What Evidence Bundles Do NOT Prove
That the tool call actually executed
A receipt records a governance decision, not an execution trace. A PERMITTED receipt means the gateway approved the call. It does not prove the tool ran, returned a specific result, or completed successfully.
That the AI agent was actually constrained
The receipt chain proves decisions were recorded and signed. It does not prove the agent could not bypass the gateway. Enforcement is a separate concern addressed by a private runtime component.
That the policy was correct or complete
The bundle references a policy hash, not the policy itself. A bundle with all PERMITTED decisions may reflect a permissive policy, not a secure one.
That the timestamps are accurate
Timestamps are self-reported by the signing gateway. Roughtime IETF corroboration is available but optional. Without Roughtime enabled, a compromised gateway could backdate or future-date receipts.
That the public key belongs to a specific entity
Evidence bundles embed a raw Ed25519 public key. Self-signed X.509 identity binding via SPIFFE is available but optional. Without identity binding enabled, the key proves cryptographic consistency, not organizational identity.
Trust Assumptions
The signing key is not compromised
If an attacker obtains the Ed25519 private key, they can forge receipts indistinguishable from legitimate ones. Key management is the deployer's responsibility.
The gateway is positioned to observe tool calls
The MCP gateway must be in the request path between the AI agent and tool providers. Calls that bypass the gateway are not recorded.
The verifier has the correct public key
Verification requires the verifier to trust that the public key in the bundle corresponds to the expected signer. Out-of-band key distribution is assumed.
Cryptographic primitives remain secure
The system relies on SHA-256 collision resistance and Ed25519 unforgeability. If these primitives are broken, all guarantees are void.
Enforcement Boundary
The public components described on this site (MCP gateway, Python SDK, evidence bundles) provide observation and proof. A separate, private runtime component provides enforcement by ensuring the agent cannot bypass the governance gateway. The enforcement runtime is not open-source and is available under separate licensing. Contact us for details.
Verify It Yourself
Every claim on this page can be tested against public artifacts.
Deployment Assurance Levels
AGA supports three tiers of deployment assurance. Each tier adds cryptographic and infrastructure guarantees that reduce the trust surface.

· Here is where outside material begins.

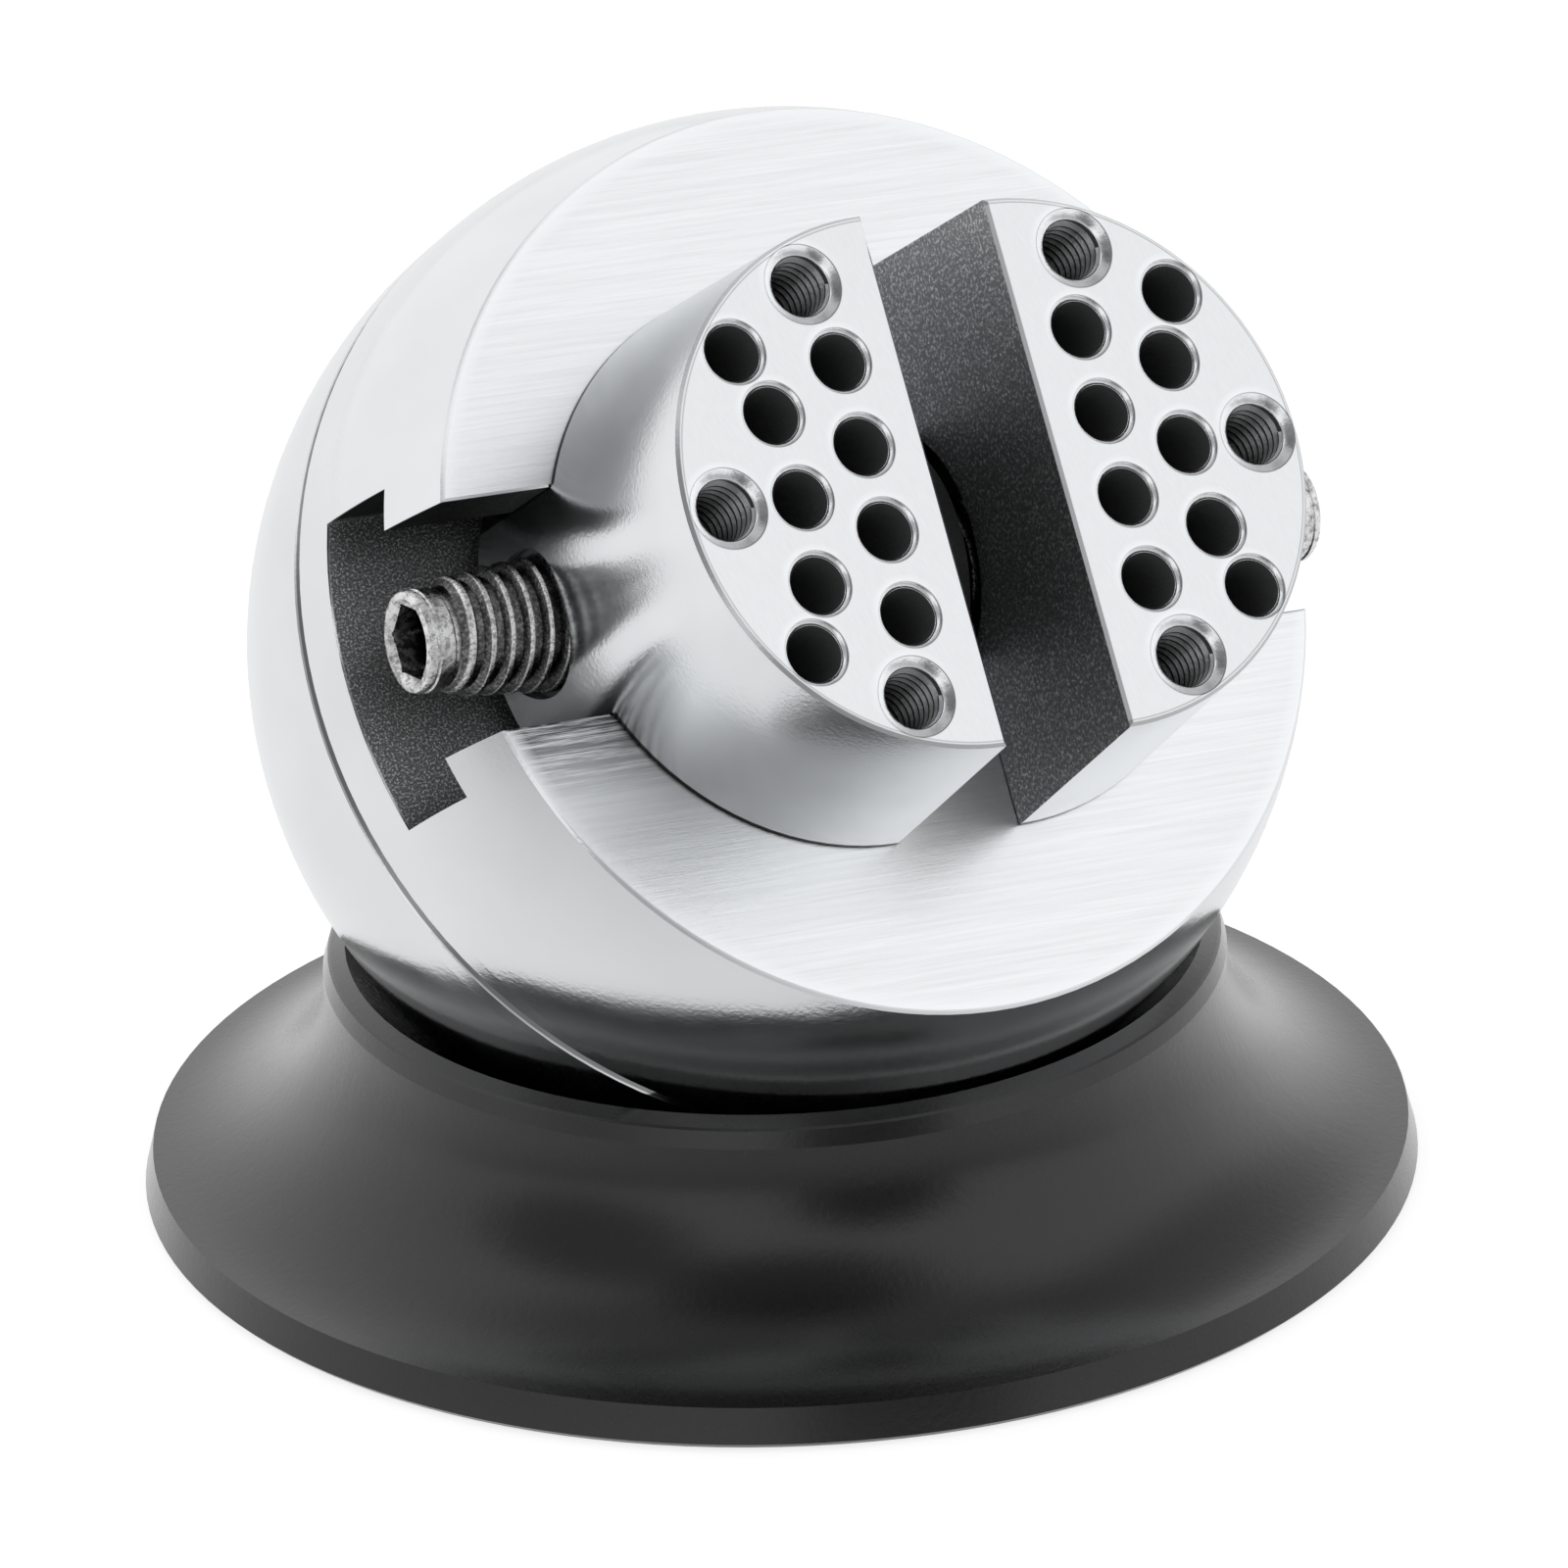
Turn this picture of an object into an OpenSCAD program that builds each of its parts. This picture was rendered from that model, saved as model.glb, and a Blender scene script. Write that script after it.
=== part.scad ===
// Ball vise: a turning upper ball half with a self-centring pair of pin jaws,
// carried on a bearing-mounted lower ball half that rolls in a ring base.
// All lengths are in millimetres. The base stands on Z = 0.

/* [Base ring] */
// radius of the ring at its widest, near the table
base_r = 47.6; // [44:0.1:58]
// height of the ring's rim band
rim_h = 3; // [2:0.5:5]
// how far the collar stands in from the ball's widest radius
collar_in = 4.4; // [3:0.1:5]
// how far the collar's top lies below the ball's centre
collar_drop = 23.6; // [23:0.1:26]
// radius of the open centre of the ring
base_bore_r = 18; // [12:0.5:19]

/* [Ball] */
// radius of both ball halves
ball_r = 38; // [36:0.5:46]
// room left under the ball
under_ball = 4; // [3:0.5:8]
// distance between the centres of the two halves
band_h = 4; // [3:0.5:6]
// width of the open joint between the halves
seam_gap = 0.3; // [0.2:0.1:0.6]
// height of the jaw flat above the lower half's centre
flat_h = 20.3; // [18:0.1:24]
// lean of the ball in its ring, in degrees
tilt = 52; // [0:1:54]
// turn of the upper half about its own axis, in degrees
turn = -7.1; // [-180:0.1:180]

/* [Jaw slot] */
// width of the slot's mouth
mouth_w = 17.2; // [14:0.1:20]
// width of the slot's undercut
under_w = 23.3; // [20:0.1:26]
// thickness of the lips over the undercut
lip_t = 5.7; // [4:0.1:7]
// height of the undercut
under_h = 7.3; // [5:0.1:8]

/* [Jaws] */
// height of a jaw above the flat
jaw_h = 19.1; // [14:0.1:26]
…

| Tier | Components | Trust Assumption | Use Case |
|---|---|---|---|
| Bronze | Sealed artifact + signed receipts | Portal operator is honest | Development, testing |
| Silver | + Continuity chain + external timestamps | k-of-n operators not all colluding | Production, enterprise |
| Gold | + HSM key isolation + TEE attestation + external anchor | Hardware enclaves are uncompromised | Defense, critical infrastructure |
What Cannot Be Eliminated
After every engineering mitigation is applied, three risks remain. Every system terminates in assumptions. Ours are smaller than any competing approach, and we name them explicitly.
Total Collusion
If all k-of-n TEE-hosted Portal operators collude simultaneously, receipts can be forged. This is the terminal trust assumption of any distributed cryptographic system.
Policy Quality
AGA proves a policy was authored, approved, enforced, and measured. It cannot prove the policy was correct for the situation. Policy quality is a human judgment, intentionally out of scope.
Legal Precedent
Cryptographic governance evidence has no case law yet. The first legal proceeding that accepts it establishes precedent. Everything before that is engineering preparation.
Quantum-Resistant Signing
AGA supports ML-DSA-65 + Ed25519 hybrid composite signatures (NIST FIPS 204). Both signatures are produced over the same message and both must verify for acceptance. No downgrade attacks are possible.
This provides quantum resistance today while maintaining compatibility with existing Ed25519 infrastructure. If Shor-class quantum computers break Ed25519 (per Babbush et al., Google Quantum AI, March 2026), ML-DSA-65 remains valid. If ML-DSA-65 has an undiscovered classical weakness, Ed25519 remains valid. An attacker must break both simultaneously.